Tematyka? Najwięcej miejsca zajmują rozważania o charakterze społecznym/socjolologicznym z odchyleniem w stronę politologii (raczej rzadko bieżącej polityki, wydarzenia są czesto komentowane z kilkuletnim dystansem), szczególnie o wszelkiej maści systemach totalitarnych, nie tylko o sowieckim, którego doświadczył na własnej skórze, dość często autor przywołuje też włoski faszyzm. wyjątkowo często Herling odwołuje się do historii, szuka dla wydarzeń ich starszych odpowiedników. Szuka analogii. Po zabójstwie księdza Popiełuszki przywołuje
zabó jstwo Mateottiego (lata 20-te /Włochy). Dla antysemickich aberracji systemu
komunistycznego szuka precedensów w czasach
średniowiecza i renesansu. Zmagania Solidarności i komunistów przed wprowadzeniem stanu wojennego przypominają mi sytuację w
Czechosłowacji '68, itd.
Autor sam w końcu przyznaje, że "historia spuszczona z łańcucha" jest jego obsesją, z którą powinien nieco
przystopować. Niesłusznie. Może była ona męcząca dla niego samego, ale dzięki temu czytelnik ma sporo materiału, do snucia analogii do czasów dzisiejszych. Tylko ostrzegam, ta zabawa wciąga:).

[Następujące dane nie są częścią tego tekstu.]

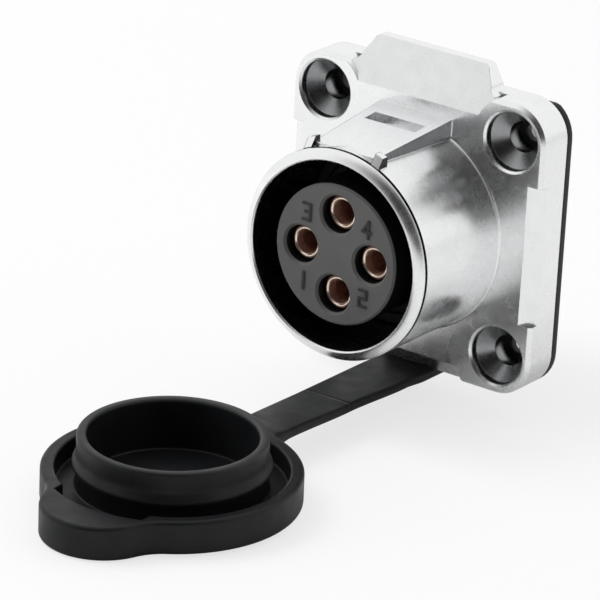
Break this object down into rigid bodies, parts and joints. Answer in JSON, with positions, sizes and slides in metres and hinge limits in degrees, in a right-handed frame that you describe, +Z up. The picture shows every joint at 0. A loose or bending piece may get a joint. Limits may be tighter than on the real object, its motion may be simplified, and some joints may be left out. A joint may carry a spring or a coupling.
{
  "type": "panel mount circular power connector socket",
  "caption": "Square-flange panel socket for a round latching plug, with female contacts in a grey insulator, a die-cast shell and a tethered rubber dust cap.",
  "frame": {"origin": "centre of the panel face, on the axis of the nose, at the back of the flange gasket", "axes": "+Y along the barrel into the panel, the nose points along -Y, +Z up to the tab and the latch ramp, +X to the side"},
  "size_m": [0.031, 0.0731, 0.0368],
  "materials": {
    "plated_zinc": "bright nickel plating on die-cast zinc",
    "plated_brass": "nickel-plated turned brass",
    "grey_plastic": "dark grey moulded thermoplastic, satin",
    "black_plastic": "black moulded thermoplastic",
    "seal_rubber": "black sealing rubber",
    "cap_rubber": "black moulded rubber, satin",
    "gold_plated_brass": "thin gold plating over machined brass",
    "spring_copper": "spring copper strip"
  },
  "bodies": {
    "socket": {"shell": "plated_zinc", "front_insert": "grey_plastic", "rear_insert": "black_plastic", "back_ring": "plated_brass", "insert_seal": "seal_rubber", "face_seal": "seal_rubber", "panel_gasket": "cap_rubber", "contact_1": "gold_plated_brass", "contact_2": "gold_plated_brass", "contact_3": "gold_plated_brass", "contact_4": "gold_plated_brass", "contact_spring_1": "spring_copper", "contact_spring_2": "spring_copper", "contact_spring_3": "spring_copper", "contact_spring_4": "spring_copper"},
    "strap": {"cap_strap": "cap_rubber"},
    "cap": {"dust_cap": "cap_rubber"}
  },
  "joints": [
    {"name": "strap_bend", "type": "hinge", "parent": "socket", "child": "strap", "pos_m": [0, -0.0064, -0.01615], "axis": [-1, 0, 0], "range_deg": [-90, 6]},
    {"name": "cap_bend", "type": "hinge", "parent": "strap", "child": "cap", "pos_m": [0, -0.02899, -0.01666], "axis": [-1, 0, 0], "range_deg": [-5, 85.3]}
  ]
}
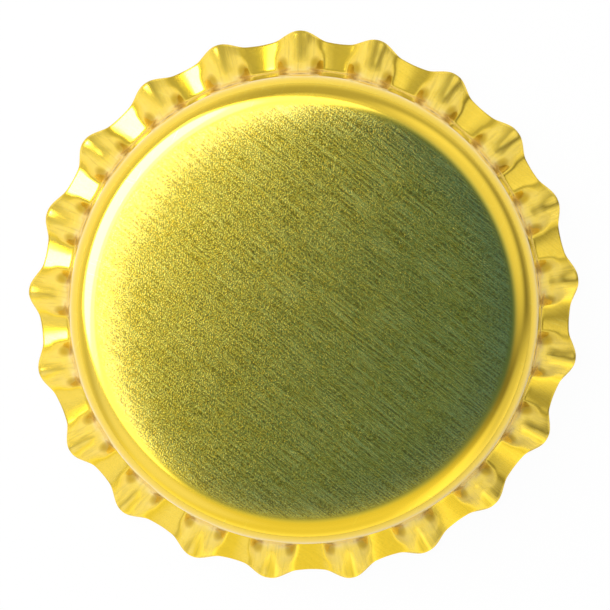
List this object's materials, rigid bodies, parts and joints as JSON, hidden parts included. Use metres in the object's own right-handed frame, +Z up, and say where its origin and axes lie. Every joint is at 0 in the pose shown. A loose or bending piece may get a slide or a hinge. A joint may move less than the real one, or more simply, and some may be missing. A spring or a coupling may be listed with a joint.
{
  "type": "crown bottle cap",
  "caption": "Round stamped metal cap with a flat top, a rolled shoulder and a flared, fluted skirt, with a sealing liner inside.",
  "frame": {"origin": "on the cap's axis, in the plane that its rim stands on", "axes": "+Z up along the cap's axis, out of the flat top; +Y through the tip of one tooth; -Y through the middle of a flute's lip"},
  "size_m": [0.032, 0.0319, 0.006],
  "materials": {
    "lacquered_tinplate": "transparent gold lacquer over bright brushed tinplate",
    "sealing_compound": "moulded off-white polyethylene with a soft sheen"
  },
  "bodies": {
    "root": {"shell": "lacquered_tinplate", "liner": "sealing_compound"}
  },
  "joints": []
}
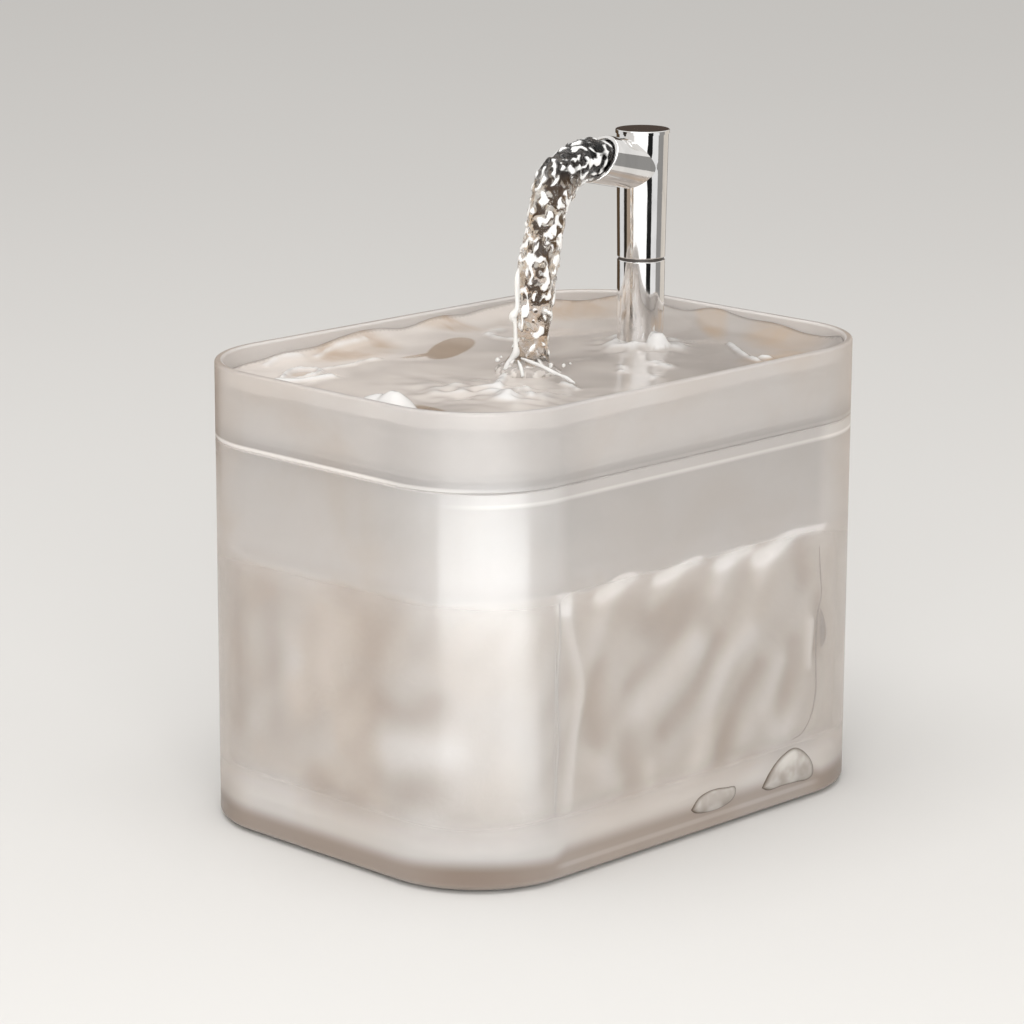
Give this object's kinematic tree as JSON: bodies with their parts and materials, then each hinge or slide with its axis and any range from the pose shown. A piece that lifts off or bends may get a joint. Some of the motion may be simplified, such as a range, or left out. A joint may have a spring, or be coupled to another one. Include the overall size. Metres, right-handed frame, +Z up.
{
  "type": "pet water fountain",
  "caption": "Free-standing pet drinking fountain: a frosted rounded tank with a lift-off drinking tray, a filter in its floor, a submersible pump and a swivelling chromed faucet.",
  "frame": {"origin": "centre of the footprint, on the surface that the feet stand on", "axes": "+Z up; Y along the body, with the faucet near the rear at +Y and pouring towards -Y; X across the body"},
  "size_m": [0.129, 0.181, 0.2012],
  "materials": {
    "frosted_plastic": "frosted, translucent",
    "white_plastic": "fine satin",
    "clear_plastic": "clear",
    "black_rubber": "matt",
    "clear_silicone": "translucent silicone",
    "white_foam": "open-cell foam",
    "white_cotton": "needled felt",
    "amber_resin": "fine beads",
    "black_carbon": "granules",
    "chrome": "polished chrome plating",
    "spring_steel": "bare spring steel",
    "white_ceramic": "fired ceramic",
    "ferrite": "sintered ferrite",
    "core_steel": "stacked laminations",
    "copper_wire": "enamelled copper wire",
    "circuit_board": "solder mask",
    "black_epoxy": "cast epoxy"
  },
  "bodies": {
    "tank_body": {"tank": "frosted_plastic", "tank_feet": "black_rubber", "cable_grommet": "black_rubber", "pump_casing": "white_plastic", "suction_cups": "clear_silicone", "volute_cover": "white_plastic", "shaft_bushes": "black_rubber", "impeller_shaft": "white_ceramic", "stator_core": "core_steel", "stator_coils": "copper_wire", "driver_board": "circuit_board", "motor_potting": "black_epoxy", "pump_gland": "black_rubber", "intake_cover": "white_plastic", "intake_foam": "white_foam", "outlet_hose": "clear_silicone"},
    "tray_body": {"tray": "frosted_plastic", "riser_pipe": "clear_plastic", "spigot_o_ring": "black_rubber", "faucet_column": "chrome", "column_bush": "white_plastic", "swivel_washer": "white_plastic", "retaining_clip": "spring_steel"},
    "head_body": {"faucet_head": "chrome", "head_o_ring": "black_rubber", "head_cap": "chrome"},
    "basket_body": {"filter_basket": "white_plastic"},
    "cartridge_body": {"cartridge_shell": "white_plastic", "filter_foam": "white_foam", "resin_bed": "amber_resin", "carbon_bed": "black_carbon", "cotton_pad": "white_cotton"},
    "grate_body": {"filter_grate": "white_plastic"},
    "rotor_body": {"impeller": "white_plastic", "rotor_magnet": "ferrite"},
    "shutter_body": {"flow_shutter": "white_plastic"}
  },
  "joints": [
    {"name": "tray_lift", "type": "slide", "parent": "tank_body", "child": "tray_body", "axis": [0, 0, 1], "range_m": [0, 0.06]},
    {"name": "head_swivel", "type": "hinge", "parent": "tray_body", "child": "head_body", "pos_m": [0, 0.045, 0.1615], "axis": [0, 0, 1], "range_deg": [-90, 90]},
    {"name": "basket_lift", "type": "slide", "parent": "tray_body", "child": "basket_body", "axis": [0, 0, 1], "range_m": [0, 0.04]},
    {"name": "cartridge_lift", "type": "slide", "parent": "basket_body", "child": "cartridge_body", "axis": [0, 0, 1], "range_m": [0, 0.035]},
    {"name": "grate_lift", "type": "slide", "parent": "cartridge_body", "child": "grate_body", "axis": [0, 0, 1], "range_m": [0, 0.015]},
    {"name": "impeller_spin", "type": "hinge", "parent": "tank_body", "child": "rotor_body", "pos_m": [0, 0.045, 0.0329], "axis": [0, 1, 0], "continuous": true},
    {"name": "shutter_turn", "type": "hinge", "parent": "tank_body", "child": "shutter_body", "pos_m": [0, 0.0282, 0.0329], "axis": [0, -1, 0], "range_deg": [0, 45]}
  ]
}
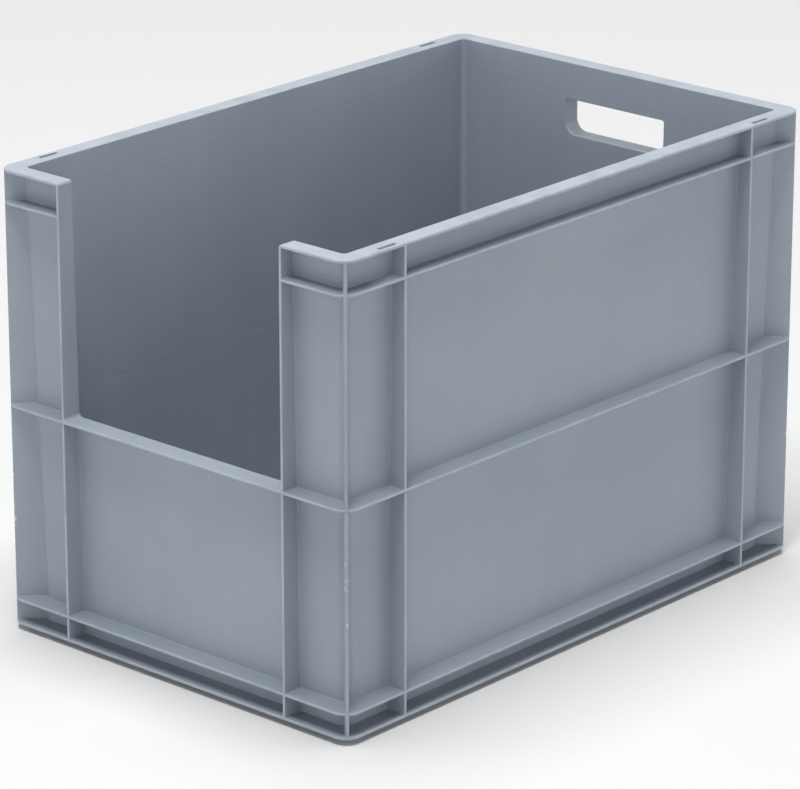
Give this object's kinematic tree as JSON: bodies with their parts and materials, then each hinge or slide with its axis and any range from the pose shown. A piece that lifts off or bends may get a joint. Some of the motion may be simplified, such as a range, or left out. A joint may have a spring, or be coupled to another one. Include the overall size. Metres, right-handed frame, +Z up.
{
  "type": "open-front stacking crate",
  "caption": "Rigid ribbed plastic stacking crate with a pick opening in its front wall, a hand hole in its rear wall and a foot that nests in the rim of the crate below.",
  "frame": {"origin": "centre of the footprint, on the ground under the foot", "axes": "+Z up, X across the 400 mm width, Y along the 600 mm length, with the pick opening in the wall at -Y"},
  "size_m": [0.4, 0.6, 0.42],
  "materials": {
    "grey_plastic": "fine satin moulded surface"
  },
  "bodies": {
    "root": {"lower_box": "grey_plastic", "upper_frame": "grey_plastic"}
  },
  "joints": []
}
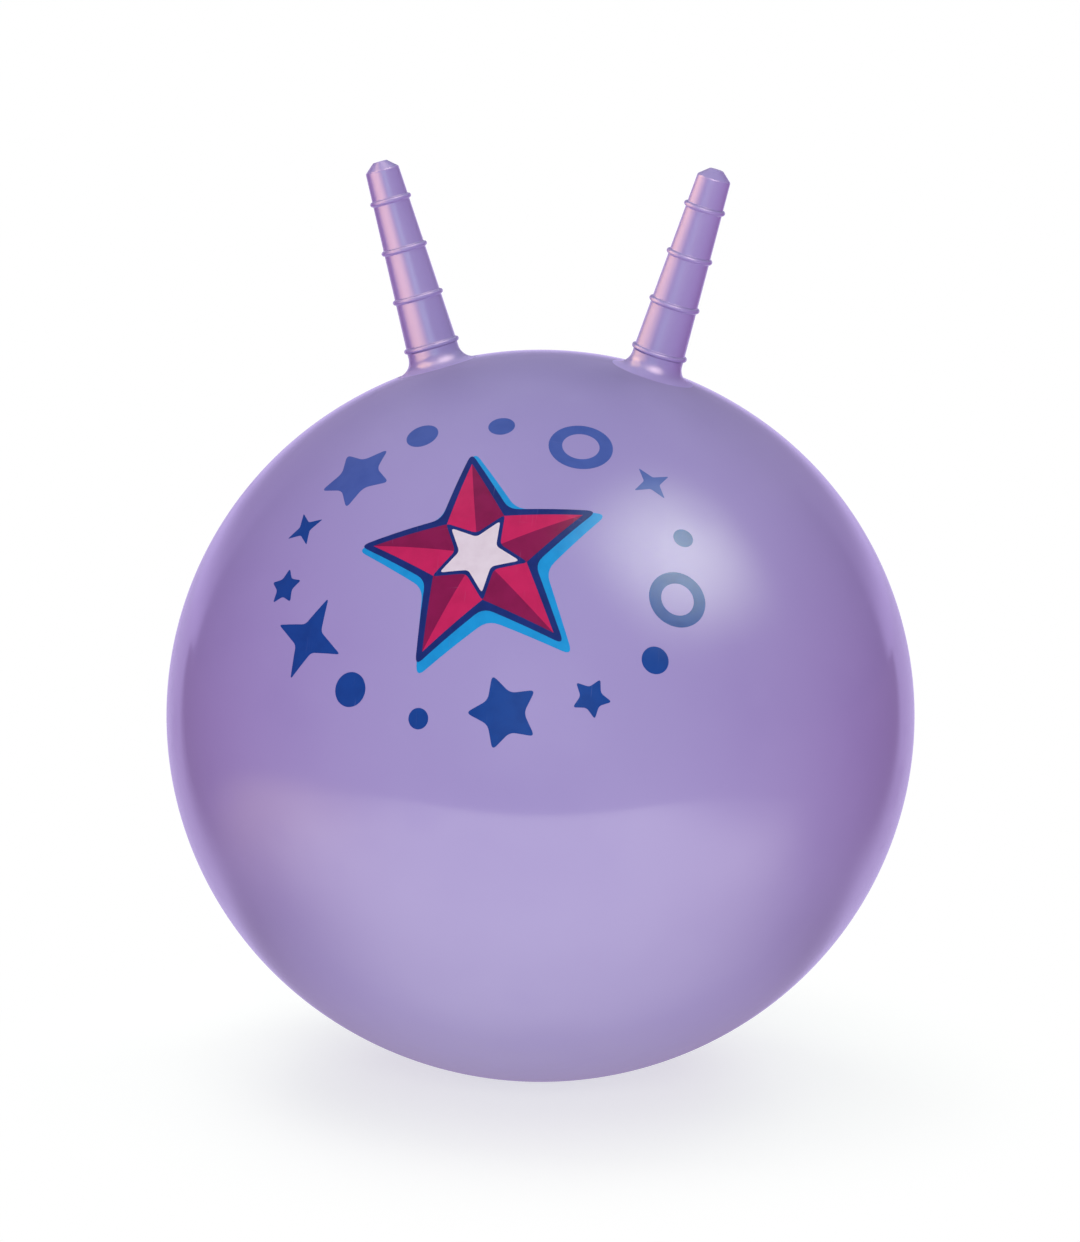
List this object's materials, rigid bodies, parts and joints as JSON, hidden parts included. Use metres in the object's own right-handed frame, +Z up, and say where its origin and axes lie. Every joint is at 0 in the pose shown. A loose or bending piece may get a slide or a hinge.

Szczególne miejsce w Dzienniku zajmuje Rosja (uczestnicy WYZWANIA ROSYJSKIEGO spokojnie mogą sięgnąć po Herlinga i
zmontowac z jego wpisów całkiem zgrabną syntezę- i to bez czytania całości). Jak zawsze- często prezentuje inne zdanie niż cytowani przez niego politycy, politolodzy i sowietolodzy. Szczególnie mocno protestuje przeciwko traktowanie Rosjan jako stada
zsowietyzowanych baranów (a często tak właśnie byli postrzegani nawet przez liberalnych naukowców).
Dość często zdarza
sie autorowi polemizować z polskimi politykami aktywnymi w tamtych czasach (zaliczam do nich również
opozycjonistów). Warto poczytać, gdy znamy ich już o 25 lat dłużej i niestety o 25 lat lepiej. Warto poczytać (i czasem
pozazdrościć autorowi
przenikliwości). Moim absolutnym faworytem w tej kategorii są zaskakujące rozważania gen. Jaruzelskiego o własnym potencjalnym pogrzebie (pisane z pozycji dyktatora). Zaciekawionych odsyłam do źródeł:).
Tematyka
politologiczna i historyczna o dziwo odesłała na dalszy plan rozważania na temat literatury pięknej, ale i tych tu nie brakuje. I to nie tylko na temat klasyki i
poważniejszych autorów (Orwell, Stendhal, Kafka, Dostojewski ,
Calvino). Znalazłam też wzmiankę o Kenie
Follecie a także o kinie gangsterskim (w którym, jak się okazuje, też można znaleźć głębsze treści).
Wszystko, co powyżej napisałam nie wyczerpuje treści książki. Sporo jest notek
wspomnieniowych,
krajoznawczych, wojennych, dotyczących twórczości własnej bądź też poświęconych
przyjaciołom.
Autor jest zresztą zmuszony (z racji wieku coraz częściej), towarzyszyć im w ostatniej drodze.
Książka przeznaczona raczej do niespiesznej lektury, nie ma tam wodolejstwa, więc potrzeba czasu, aby przyswoić prezentowane treści.
Chętnie sięgnę po inne części "Dziennika". A przede wszystkim żałuję, że podobnej klasy klasy komentator
rzeczywistości nie jest aktywny w dzisiejszych czasach:(.